**Data lines:**
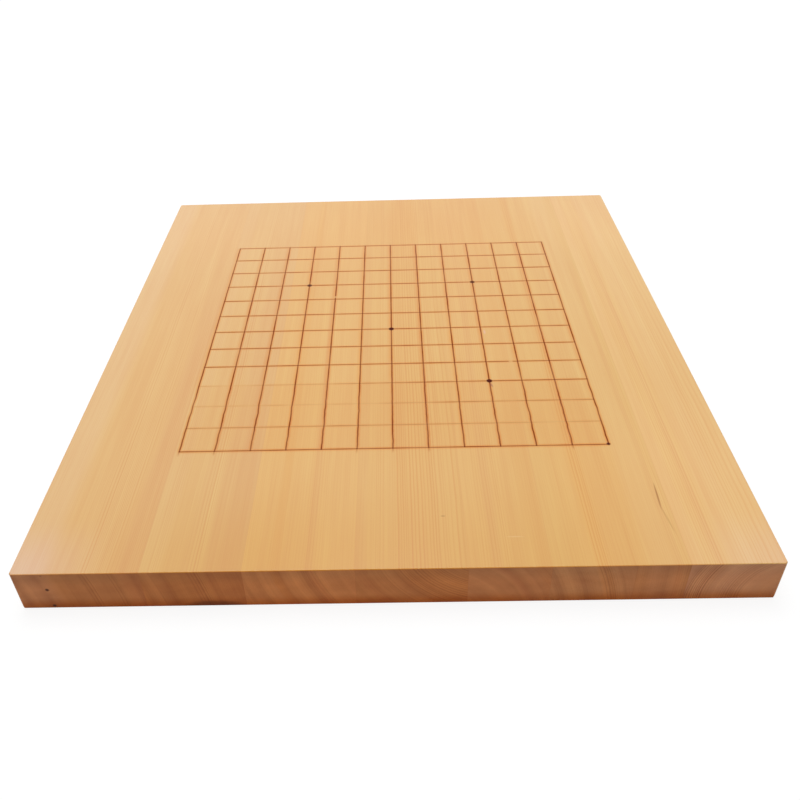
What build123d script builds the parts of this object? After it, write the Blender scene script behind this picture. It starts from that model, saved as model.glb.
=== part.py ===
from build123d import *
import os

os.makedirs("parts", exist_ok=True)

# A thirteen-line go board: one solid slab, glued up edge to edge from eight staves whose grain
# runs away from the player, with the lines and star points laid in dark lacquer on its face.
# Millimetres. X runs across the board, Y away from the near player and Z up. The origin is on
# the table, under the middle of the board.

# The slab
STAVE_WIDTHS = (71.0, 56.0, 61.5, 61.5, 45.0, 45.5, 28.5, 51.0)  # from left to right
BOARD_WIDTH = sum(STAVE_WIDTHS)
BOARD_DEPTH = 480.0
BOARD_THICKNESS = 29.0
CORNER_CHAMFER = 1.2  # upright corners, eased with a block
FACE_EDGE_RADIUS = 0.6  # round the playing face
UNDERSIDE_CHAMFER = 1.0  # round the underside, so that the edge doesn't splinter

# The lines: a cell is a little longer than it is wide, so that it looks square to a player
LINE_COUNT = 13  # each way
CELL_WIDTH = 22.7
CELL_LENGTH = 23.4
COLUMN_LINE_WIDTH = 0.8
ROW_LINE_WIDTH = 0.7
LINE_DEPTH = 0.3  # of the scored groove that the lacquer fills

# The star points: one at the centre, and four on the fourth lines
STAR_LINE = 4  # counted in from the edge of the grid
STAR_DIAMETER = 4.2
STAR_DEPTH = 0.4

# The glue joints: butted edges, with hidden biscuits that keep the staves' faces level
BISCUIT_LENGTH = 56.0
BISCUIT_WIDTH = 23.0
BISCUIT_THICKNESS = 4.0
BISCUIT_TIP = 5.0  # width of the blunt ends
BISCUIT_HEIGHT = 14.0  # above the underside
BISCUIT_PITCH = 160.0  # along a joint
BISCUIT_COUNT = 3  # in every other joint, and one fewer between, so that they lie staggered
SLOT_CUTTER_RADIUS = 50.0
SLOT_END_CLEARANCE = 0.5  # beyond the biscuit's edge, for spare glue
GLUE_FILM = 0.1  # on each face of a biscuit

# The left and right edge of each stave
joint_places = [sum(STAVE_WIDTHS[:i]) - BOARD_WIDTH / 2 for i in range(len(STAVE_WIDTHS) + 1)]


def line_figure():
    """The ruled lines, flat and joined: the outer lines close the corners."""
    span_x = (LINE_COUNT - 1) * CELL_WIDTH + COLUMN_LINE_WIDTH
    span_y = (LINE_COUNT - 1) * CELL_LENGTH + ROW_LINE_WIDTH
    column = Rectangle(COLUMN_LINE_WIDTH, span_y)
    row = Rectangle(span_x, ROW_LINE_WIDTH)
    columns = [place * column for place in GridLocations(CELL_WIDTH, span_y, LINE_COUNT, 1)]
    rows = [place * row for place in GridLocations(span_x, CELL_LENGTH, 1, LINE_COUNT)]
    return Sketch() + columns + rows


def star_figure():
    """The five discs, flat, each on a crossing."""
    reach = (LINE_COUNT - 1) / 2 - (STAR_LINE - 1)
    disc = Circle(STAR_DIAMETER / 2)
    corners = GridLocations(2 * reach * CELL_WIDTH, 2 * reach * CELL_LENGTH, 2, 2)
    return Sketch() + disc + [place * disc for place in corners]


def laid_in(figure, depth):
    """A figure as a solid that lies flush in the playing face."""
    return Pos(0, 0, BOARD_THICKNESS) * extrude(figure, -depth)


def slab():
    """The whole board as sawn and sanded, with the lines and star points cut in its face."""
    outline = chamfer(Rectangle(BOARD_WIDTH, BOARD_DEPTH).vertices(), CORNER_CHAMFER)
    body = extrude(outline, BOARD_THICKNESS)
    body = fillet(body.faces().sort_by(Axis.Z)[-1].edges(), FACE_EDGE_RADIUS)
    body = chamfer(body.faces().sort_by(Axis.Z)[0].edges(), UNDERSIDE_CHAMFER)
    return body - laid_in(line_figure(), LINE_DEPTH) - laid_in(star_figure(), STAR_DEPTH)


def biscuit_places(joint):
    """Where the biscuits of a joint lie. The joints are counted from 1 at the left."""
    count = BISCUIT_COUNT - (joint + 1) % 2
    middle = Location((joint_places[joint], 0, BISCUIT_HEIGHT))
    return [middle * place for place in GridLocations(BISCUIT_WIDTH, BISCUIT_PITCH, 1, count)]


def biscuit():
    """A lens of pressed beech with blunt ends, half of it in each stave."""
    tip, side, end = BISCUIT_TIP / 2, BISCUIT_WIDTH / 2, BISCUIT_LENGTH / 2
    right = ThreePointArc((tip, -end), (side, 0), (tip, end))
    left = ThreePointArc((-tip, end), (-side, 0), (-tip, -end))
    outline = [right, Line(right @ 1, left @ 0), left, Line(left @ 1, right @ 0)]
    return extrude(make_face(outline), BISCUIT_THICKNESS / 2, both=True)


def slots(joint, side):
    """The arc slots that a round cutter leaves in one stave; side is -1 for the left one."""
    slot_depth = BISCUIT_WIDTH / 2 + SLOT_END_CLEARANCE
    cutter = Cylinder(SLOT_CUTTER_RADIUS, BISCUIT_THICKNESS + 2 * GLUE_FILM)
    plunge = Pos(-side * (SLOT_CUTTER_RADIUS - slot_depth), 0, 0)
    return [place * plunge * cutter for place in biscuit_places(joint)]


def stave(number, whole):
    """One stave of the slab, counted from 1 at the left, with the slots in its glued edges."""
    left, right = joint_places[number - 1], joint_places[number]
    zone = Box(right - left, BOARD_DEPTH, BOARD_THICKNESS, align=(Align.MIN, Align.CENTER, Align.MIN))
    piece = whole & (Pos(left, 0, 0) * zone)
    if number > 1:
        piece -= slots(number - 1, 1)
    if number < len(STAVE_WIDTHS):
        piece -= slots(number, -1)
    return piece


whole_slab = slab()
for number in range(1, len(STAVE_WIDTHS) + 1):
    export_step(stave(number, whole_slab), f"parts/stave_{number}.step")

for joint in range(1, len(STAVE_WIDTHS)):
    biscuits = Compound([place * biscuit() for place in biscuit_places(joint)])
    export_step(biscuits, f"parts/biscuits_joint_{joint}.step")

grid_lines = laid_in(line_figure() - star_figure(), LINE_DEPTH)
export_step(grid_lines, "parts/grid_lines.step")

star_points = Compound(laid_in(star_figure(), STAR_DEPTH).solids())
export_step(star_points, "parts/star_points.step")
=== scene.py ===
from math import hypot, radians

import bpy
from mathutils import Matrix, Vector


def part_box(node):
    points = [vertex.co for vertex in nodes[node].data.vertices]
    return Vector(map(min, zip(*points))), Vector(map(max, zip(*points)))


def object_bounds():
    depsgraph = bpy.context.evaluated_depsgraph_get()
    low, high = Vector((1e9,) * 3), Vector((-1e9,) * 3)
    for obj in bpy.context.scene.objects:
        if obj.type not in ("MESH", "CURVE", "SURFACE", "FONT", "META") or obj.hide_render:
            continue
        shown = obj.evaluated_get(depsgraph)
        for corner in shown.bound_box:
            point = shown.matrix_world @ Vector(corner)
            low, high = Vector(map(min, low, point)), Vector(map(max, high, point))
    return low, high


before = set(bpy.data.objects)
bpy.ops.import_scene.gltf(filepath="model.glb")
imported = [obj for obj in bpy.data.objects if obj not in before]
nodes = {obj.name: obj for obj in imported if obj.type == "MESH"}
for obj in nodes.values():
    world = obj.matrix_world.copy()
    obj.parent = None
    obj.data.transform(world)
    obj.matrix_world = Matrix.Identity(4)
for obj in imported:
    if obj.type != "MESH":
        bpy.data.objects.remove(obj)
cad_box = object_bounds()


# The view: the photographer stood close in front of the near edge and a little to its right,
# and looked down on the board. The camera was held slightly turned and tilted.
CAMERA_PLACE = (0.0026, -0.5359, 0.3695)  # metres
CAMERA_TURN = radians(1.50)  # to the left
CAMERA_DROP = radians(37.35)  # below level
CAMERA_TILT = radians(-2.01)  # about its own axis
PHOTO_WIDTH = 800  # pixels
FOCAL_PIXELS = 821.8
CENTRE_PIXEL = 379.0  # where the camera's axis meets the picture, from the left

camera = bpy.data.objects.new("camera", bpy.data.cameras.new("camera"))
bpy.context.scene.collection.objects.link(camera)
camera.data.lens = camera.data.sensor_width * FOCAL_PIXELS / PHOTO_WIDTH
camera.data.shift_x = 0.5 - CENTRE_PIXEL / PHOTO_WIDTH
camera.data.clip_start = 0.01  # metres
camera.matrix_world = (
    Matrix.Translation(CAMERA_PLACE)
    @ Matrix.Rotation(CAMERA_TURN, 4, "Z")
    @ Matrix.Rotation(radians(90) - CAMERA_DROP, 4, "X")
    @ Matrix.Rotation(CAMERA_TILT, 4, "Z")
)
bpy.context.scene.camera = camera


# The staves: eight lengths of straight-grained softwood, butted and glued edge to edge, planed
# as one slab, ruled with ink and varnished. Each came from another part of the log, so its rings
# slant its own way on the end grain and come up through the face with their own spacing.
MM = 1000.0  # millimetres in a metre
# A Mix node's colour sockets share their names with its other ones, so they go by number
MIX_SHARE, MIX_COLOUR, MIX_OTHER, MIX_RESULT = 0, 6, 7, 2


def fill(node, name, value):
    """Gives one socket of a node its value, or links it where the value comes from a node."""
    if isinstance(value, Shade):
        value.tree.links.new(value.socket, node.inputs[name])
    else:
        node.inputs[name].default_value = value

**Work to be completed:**
Only the lines from the one containing "for joint in" through the one containing "depsgraph = bpy.context.evaluated_depsgraph_get()" are to be retyped, both boundary lines included, with no other material.

**Output of the task:**
for joint in range(1, len(STAVE_WIDTHS)):
    biscuits = Compound([place * biscuit() for place in biscuit_places(joint)])
    export_step(biscuits, f"parts/biscuits_joint_{joint}.step")

grid_lines = laid_in(line_figure() - star_figure(), LINE_DEPTH)
export_step(grid_lines, "parts/grid_lines.step")

star_points = Compound(laid_in(star_figure(), STAR_DEPTH).solids())
export_step(star_points, "parts/star_points.step")
=== scene.py ===
from math import hypot, radians

import bpy
from mathutils import Matrix, Vector


def part_box(node):
    points = [vertex.co for vertex in nodes[node].data.vertices]
    return Vector(map(min, zip(*points))), Vector(map(max, zip(*points)))


def object_bounds():
    depsgraph = bpy.context.evaluated_depsgraph_get()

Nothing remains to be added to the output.